Publication History
This (naturally) first appeared in The Seven Seas, published simultaneously in London and the USA on 30 October 1896: London, Methuen & Co.
New York, D. Appleton & Co.
The Seven Seas was itself collected in the successive editions of Rudyard Kipling’s Inclusive Verse (1918, 1926, 1932) and Definitive Verse (1940): also in the Sussex Edition (vol. xxxv) and the Burwash Edition (vol. xxviii).
Theme and Background
The City of Bombay (we will continue to use that name, rather than the modern Mumbai) was Kipling’s birthplace (30 December 1865), and his childhood was spent in the city, where his father was in charge of the Art School. In the opening pages of Something of Myself, his personal memoir, published posthumously in 1937, he describes how his ayah would take him, and later his sister, Trix, to the fruit market in the morning, and to walk by the sea in the evening. Bombay was in his blood as a child, and later when he returned to India after his stay in Southsea in the ‘House of Desolation’ and his school-days, it was through the port of Bombay that he returned.

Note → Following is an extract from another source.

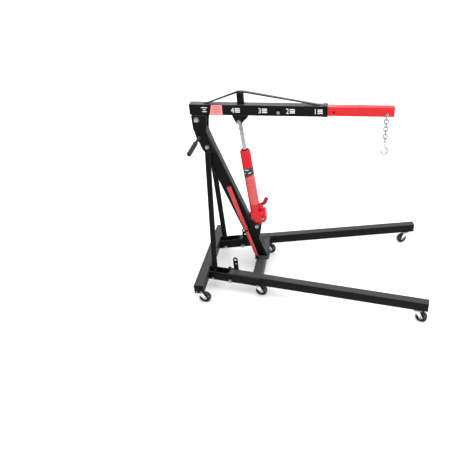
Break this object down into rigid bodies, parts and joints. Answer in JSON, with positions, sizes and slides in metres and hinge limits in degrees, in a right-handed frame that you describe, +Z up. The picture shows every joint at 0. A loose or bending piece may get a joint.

For all Anglo-Indians, Bombay was the Gateway to India. Calcutta was the seat of Government, and the other major trading entrepôt in India, but it was primarily through Bombay that India’s trade with Great Britain, Europe and Africa flowed.
Notes on the Text
[Verses 1 and 2]
Each city is proud of its history, amenities, and trading prosperity, and is prepared to maintain its superiority over all others. (P.G. Wodehouse poked fun at such civic pride in the tale “Jeeves and the Hardboiled Egg” and the ‘Boost for Birdsburg’ convention, from My Man Jeeves, Newnes, London, 1919).
[Verses 3, 4 and 5]
Men from each city, when they’re conducting business anywhere else, hold fast to their own city’s reputation, feeling, as they do, lost in any other city. They tend to brag about their own city, sometimes beyond what is reasonable, and they make their very citizenship a guarantee of their word. (“If a Quebec-er says he’ll do something, then you can be sure he’ll do it”.)
[Verse 3, line 2]
traffic: trade.
[Verses 6 and 7]
I thank my God that I was born somewhere that counted – my metropolis (in the original sense of Mother City) gives me a sense of pride – a sense of belonging. See Paul (Acts 21,39) ‘I am a man which am a Jew of Tarsus, in Cilicia, a citizen of no mean city … ‘
[Verse 8]
I have paid no fee, no membership subscription, to be a citizen: I am hers by right of birth, having been born right by the sea where the steamers which ply to and from the ends of the earth load and unload their cargoes.
Daniel Hadas notes: Neither by service nor fee: is feudal vocabulary. I think feudal relief is in Kipling’s mind, and to be contrasted with the following lines on tribute, which he owes after coming into his inheritance, but doesn’t exactly pay. [D.H.]
[Verses 9 and 10]
For her protection, I pay tribute, which she will accept and remit to me: tribute from the profits I have made in my deep-sea wanderings and trading in all lands. I do this, as a sign that I recognise that my privileges as a citizen are held from her, and not from any other source.
[Verse 10, line 1]
And she shall touch and remit/After the manner of kings: Homage (formal recognition of the authority of the British Crown) was paid by the Indian princes by the offer of gold mohurs (an Indian coin) which the Viceroy or his representative merely touched as a sign that he accepted the spirit of the tribute. [Durand]. See “The Head of the District” in (Life’s Handicap) p. 129 line 15).